Title: Re: NANY 2013 Pledge: pdfautomv
Post by: phitsc on November 29, 2012, 03:04 PM
I've now and again tried to find an application that does just what pdfautomv will do but failed to find any. If someone knows such an application, even commercial (if it's not absurdly expensive), please let me know.
Title: Re: NANY 2013 Pledge: pdfautomv
Post by: rjbull on November 29, 2012, 03:34 PM
I used to have to rename health & safety data sheet PDFs.  I had a batch file that used pdftotext from xpdf to convert the PDF to text, with an AWK script to parse the file and find what should be the name, and make a temporary .BAT that actually renamed the file.  That only worked because the files had predictable structure.
Title: Re: NANY 2013 Pledge: pdfautomv
Post by: phitsc on November 29, 2012, 03:40 PM
That is exactly what I'm doing. It's also supposed to work with documents with predictable structure (actually, predictable content), hence the rule files.
Title: Re: NANY 2013 Pledge: pdfautomv
Post by: mouser on November 29, 2012, 03:54 PM
will renaming be part of this?

if so, are we saying it might be possible to rename a pdf file based on the text content in the file -- like on the article title and author?  i've long wanted such a thing for downloaded academic articles, which are often named things like fdj4893dfjk48.pdf
Title: Re: NANY 2013 Pledge: pdfautomv
Post by: phitsc on November 29, 2012, 04:01 PM
Yes, just renaming is also possible.
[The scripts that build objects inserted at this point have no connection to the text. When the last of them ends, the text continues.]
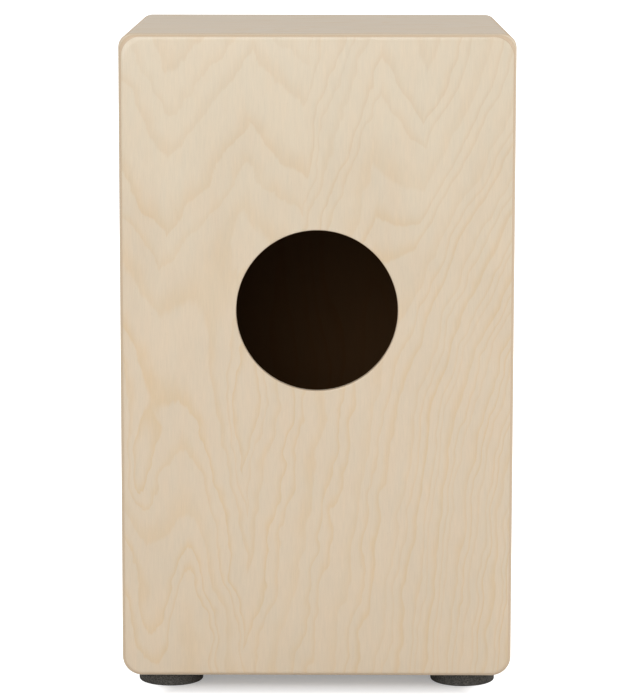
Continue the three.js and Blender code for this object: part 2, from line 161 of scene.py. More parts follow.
def turned(name, profile, steps=64, closed=False):
    """A solid of revolution round Z through [radius, height] points that run upwards."""
    angles = [step / steps * math.tau for step in range(steps)]
    rings = [
        [(radius * math.cos(a), radius * math.sin(a), height) for a in angles]
        for radius, height in profile
    ]
    return lofted(name, rings, closed)


def inset_loop(loop, distance):
    """An anticlockwise loop of [x, y] points, moved inwards by a distance."""
    step = np.roll(loop, -1, axis=0) - loop
    step /= np.linalg.norm(step, axis=1)[:, None]
    inwards_after = np.stack([-step[:, 1], step[:, 0]], axis=1)
    inwards_before = np.roll(inwards_after, 1, axis=0)
    share = 1 + (inwards_after * inwards_before).sum(axis=1)
    return loop + (inwards_after + inwards_before) * (distance / share)[:, None]


def carve(piece, cutter):
    """Takes the cutter out of the piece, for good, and deletes the cutter."""
    modifier = piece.modifiers.new("carve", "BOOLEAN")
    modifier.operation = "DIFFERENCE"
    modifier.solver = "EXACT"
    modifier.object = cutter
    bpy.context.view_layer.update()
    seen = piece.evaluated_get(bpy.context.evaluated_depsgraph_get())
    carved = bpy.data.meshes.new_from_object(seen)
    piece.modifiers.clear()
    piece.data = carved
    bpy.data.objects.remove(cutter)
    carved.set_sharp_from_angle(angle=CREASE)
    return piece


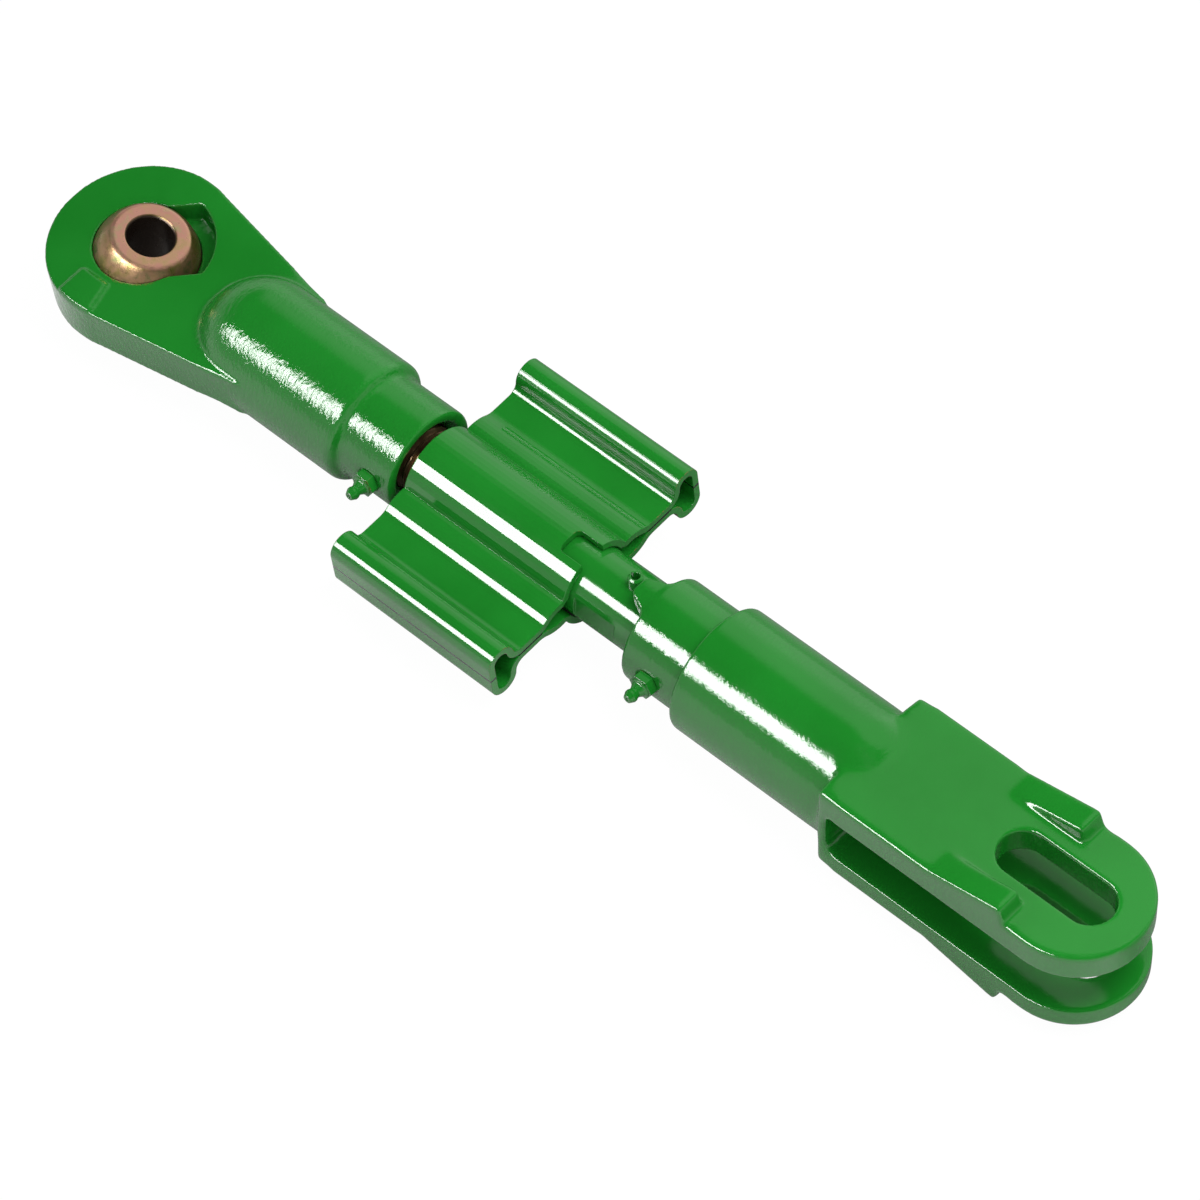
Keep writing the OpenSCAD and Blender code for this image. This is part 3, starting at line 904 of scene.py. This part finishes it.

I'll post an example tomorrow for you to see if it covers your case (though I think it should)
Title: Re: NANY 2013 Pledge: pdfautomv
Post by: wraith808 on November 29, 2012, 04:25 PM
If it does work- that's cool!  When I buy a lot of pdfs, they're named some incomprehensible series of numbers and letters and I have to manually rename them...
Title: Re: NANY 2013 Pledge: pdfautomv
Post by: TaoPhoenix on November 29, 2012, 05:18 PM
When I buy a lot of pdfs, ...

Where are you buying lots of PDFs?  :o
Title: Re: NANY 2013 Pledge: pdfautomv
Post by: phitsc on November 30, 2012, 06:56 AM
Here's an example rule file:

[match]
079 123 45 67

[variables]
dateLong=(\d\d)\. (Januar|Februar|März|April|Mai|Juni|July|August|September|Oktober|November|Dezember) (\d\d\d\d)
dateShort:5=(\d\d)\.(\d\d)\.(\d\d)

[move]
\\server\pl-office\bills\<dateLong:3>\<dateLong:3>-<dateShort:2> Telco - mobile.PDF

Both the match and the variables are regular expressions. The variables can then be referenced in the move expression (in angle brackets). :n references regex captures. The matched text is available via the implicit <match> variable. The :5 after dateShort specifies that the 5th match should be assigned to the dateShort variable.
Title: Re: NANY 2013 Pledge: pdfautomv
Post by: wraith808 on November 30, 2012, 07:56 AM
When I buy a lot of pdfs, ...

Where are you buying lots of PDFs?  :o

DriveThruRPG, Oreilly, Apress, Manning, etc, etc.  Books, you know.
Title: Re: NANY 2013 Pledge: pdfautomv
Post by: phitsc on January 03, 2013, 03:01 PM
Am I already too late? The ruby script is available (see Web Page link in first post). I still have to document the rule file format though.
Title: Re: NANY 2013 Release: pdfautomv
Post by: mouser on January 03, 2013, 03:12 PM
You are ok, I'm adding it now.  :Thmbsup:
Title: Re: NANY 2013 Release: pdfautomv
Post by: phitsc on January 03, 2013, 03:45 PM
Thanks mouser.

I added some documentation now in a README displayed on the above web site.
Title: Re: NANY 2013 Release: pdfautomv 0.2
Post by: phitsc on January 09, 2013, 04:15 PM
Rule files now have to be UTF-8 encoded. Allows filenames such as 'Pämienabrechnung.PDF'.